建築設計者の仲間内で評価の高い日本国内の建築を4回に分け、20挙げてみます。
出来るだけ客観的な選定とするため、
何らかの賞を受賞している事を最低条件としています。
■2011 ホキ美術館 日建設計
ホキ美術館は、先端が30m浮いた構造になっているチューブ状の構造が有名な建築です。先端技術と優れた意匠性が融合しており、BIMやさまざまなシミュレーションを取り入れる事で、シンプルで大胆な構成ながら、各作家の作品を観賞するための空間として音・熱・光の理想的な環境を実現しています。その先進性故に、建築としての主張は強いのですが、その殆どは、美術館として、建築本体が裏方に回り、存在感を消すための仕掛けになっています。
■2011 豊島美術館 西沢立衛建築設計事務所
豊島美術館は、水滴のような形をしており、ただ一つ、内藤礼による「母型」という作品が展示されている建築です。建築と作品が一体となってたもので、建物上部には二つの大きな穴によって、外気や太陽光が建物内部に入ってくる意匠になっており、周囲の環境や時間の経過により空間変化が行われます。水滴をイメージした建築は、広さ40m×60m、最高高さ4.5mの大空間に柱が1本もないコンクリート・シェル構造によって実現され、構造や施工の面でも注目を集めました。
■2010 岩見沢複合駅舎 ワークヴィジョンズ
岩見沢複合駅舎は、コンペティションの最優秀賞として実現した建築で、長い歴史を有する岩見沢の新しい駅舎として建築されました。随所に見られる透かし積み等によるレンガ壁は、機関庫や整備工場が建ち並ぶ明治期の岩見沢駅周辺をイメージしたものです。カーテンウォールの窓枠には、実際に使われていたレールを232本使用し、実際の線路とほぼ同じ1.1m間隔で配置され、鉄道によって発展した岩見沢の歴史を象徴している建築です。歴史性のある場の固有性を、現代の建築意匠としてさりげなく取り入れたものとして評価を得ています。

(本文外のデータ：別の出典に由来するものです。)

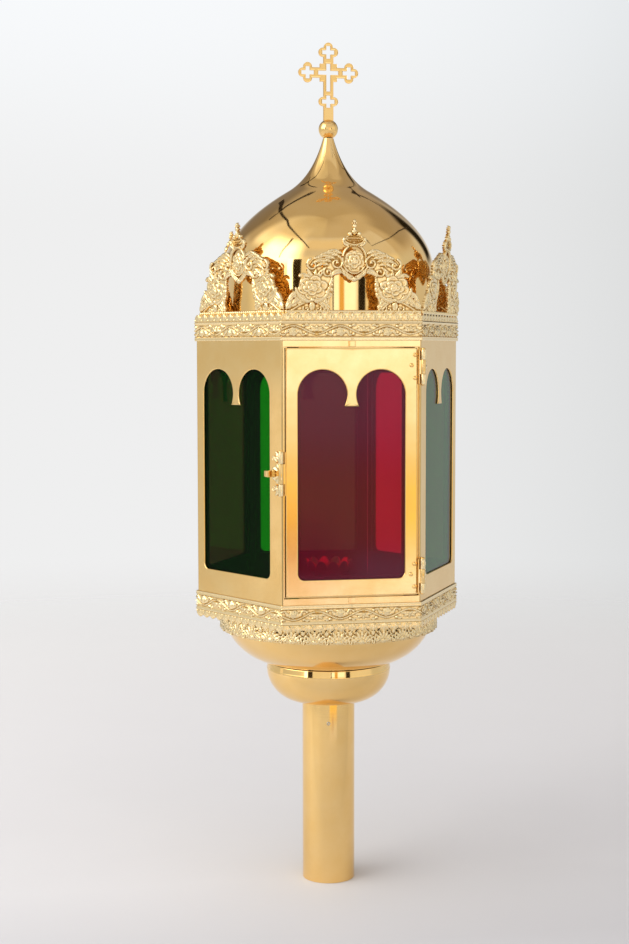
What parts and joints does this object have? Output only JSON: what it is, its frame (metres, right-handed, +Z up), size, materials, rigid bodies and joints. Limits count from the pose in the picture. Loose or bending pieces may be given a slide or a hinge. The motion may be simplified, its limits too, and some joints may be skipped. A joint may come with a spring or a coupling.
{
  "type": "processional lantern",
  "caption": "Six-sided glazed brass lantern with an onion dome, pierced crests, a cross, a hinged door with a hasp, and a socket for a pole.",
  "frame": {"origin": "centre of the pole socket's open foot, on the face that it stands on", "axes": "+Z up along the socket, -Y out of the door, +X to the right of someone who faces the door"},
  "size_m": [0.226, 0.1977, 0.6969],
  "materials": {
    "sheet_brass": "polished gold-plated sheet",
    "spun_brass": "polished gold-plated, spun",
    "cast_brass": "gold-plated casting and embossed strip",
    "steel": "plain turned",
    "red_glass": "coloured through, smooth",
    "green_glass": "coloured through, smooth"
  },
  "bodies": {
    "root": {"back_crest": "cast_brass", "back_glass": "green_glass", "back_glass_frame": "sheet_brass", "back_left_crest": "cast_brass", "back_left_glass": "red_glass", "back_left_glass_frame": "sheet_brass", "back_left_panel": "sheet_brass", "back_panel": "sheet_brass", "back_right_crest": "cast_brass", "back_right_glass": "red_glass", "back_right_glass_frame": "sheet_brass", "back_right_panel": "sheet_brass", "base_bowl": "spun_brass", "candle_cup": "spun_brass", "candle_gallery": "cast_brass", "dome": "spun_brass", "finial_ball": "spun_brass", "finial_cross": "cast_brass", "finial_rod": "steel", "floor_plate": "sheet_brass", "front_crest": "cast_brass", "front_frame": "sheet_brass", "lace_band": "cast_brass", "left_crest": "cast_brass", "left_glass": "green_glass", "left_glass_frame": "sheet_brass", "left_panel": "sheet_brass", "lower_frieze": "cast_brass", "lower_hinge_ornament": "cast_brass", "lower_hinge_pin": "sheet_brass", "pole_socket": "spun_brass", "right_crest": "cast_brass", "right_glass": "green_glass", "right_glass_frame": "sheet_brass", "right_panel": "sheet_brass", "roof_plate": "sheet_brass", "socket_plug": "spun_brass", "socket_screw": "steel", "stem_knop": "spun_brass", "tie_nut": "steel", "tie_rod": "steel", "upper_frieze": "cast_brass", "upper_hinge_ornament": "cast_brass", "upper_hinge_pin": "sheet_brass"},
    "door": {"door_panel": "sheet_brass", "front_glass": "red_glass", "front_glass_frame": "sheet_brass", "upper_hinge_door_leaf": "sheet_brass", "lower_hinge_door_leaf": "sheet_brass", "upper_hinge_rivet_top": "sheet_brass", "upper_hinge_rivet_middle": "sheet_brass", "upper_hinge_rivet_bottom": "sheet_brass", "lower_hinge_rivet_top": "sheet_brass", "lower_hinge_rivet_middle": "sheet_brass", "lower_hinge_rivet_bottom": "sheet_brass", "hasp_door_leaf": "sheet_brass", "hasp_pin": "sheet_brass"},
    "hasp": {"hasp_ornament": "cast_brass", "hasp_knob": "sheet_brass"}
  },
  "joints": [
    {"name": "door_hinge", "type": "hinge", "parent": "root", "child": "door", "pos_m": [0.05633, -0.09756, 0.35], "axis": [0, 0, 1], "range_deg": [0, 120]},
    {"name": "hasp_hinge", "type": "hinge", "parent": "door", "child": "hasp", "pos_m": [-0.05633, -0.09756, 0.351], "axis": [0, 0, 1], "range_deg": [0, 150]}
  ]
}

■2009 神奈川工科大学KAIT工房 石上純也建築設計事務所
神奈川工科大学KAIT工房は、305本の断面形状や方向性の異なる極めて細い柱で構成されています。柱の位置や形状は専用のCADやプログラムの活用によって決定されており、これらの柱は、一見、ランダムなように見えて実際は構造や空間の活用性等の、多様な要素を考えられて配置されています。X軸、Y軸の構造体、スパンや間取りというような設計過程からなる一般的な建築の設計プロセスでは実現不可能なこの建築は、抽象性の高い作品になっていますが、建築家の「もっと柱を細くする事もできたが、柱に見える大きさにした」という発言に表象されるように、奥ゆかしく、建築界にとって極めて重要な作品です。
■2009 千葉市立美浜打瀬小学校 シーラカンス アンド アソシエイツ他
千葉市立美浜打瀬小学校は、定型化しつつあった教育空間に対し、様々な新しい思潮を実現した学校建築です。時代の変化に応じて、子供の教育・生活空間としてに本来必要とされる空間が変化していることは明らかであり、そういった理論や論考が数多くありますが、実現した例は極めて少ないのが下乗です。建築としては素直で控えめな意匠でありながら、学校建築として極めてユニークな設計となっています。例えば、オープンスクールであるため、学校の出入り口に塀はなく、教室に仕切りもなく、チャイムも鳴りません。教育者側の思いと、建築家・研究者のコラボレーションによって達成された実例として、以後の教育空間の在り方に多大な影響を与えています。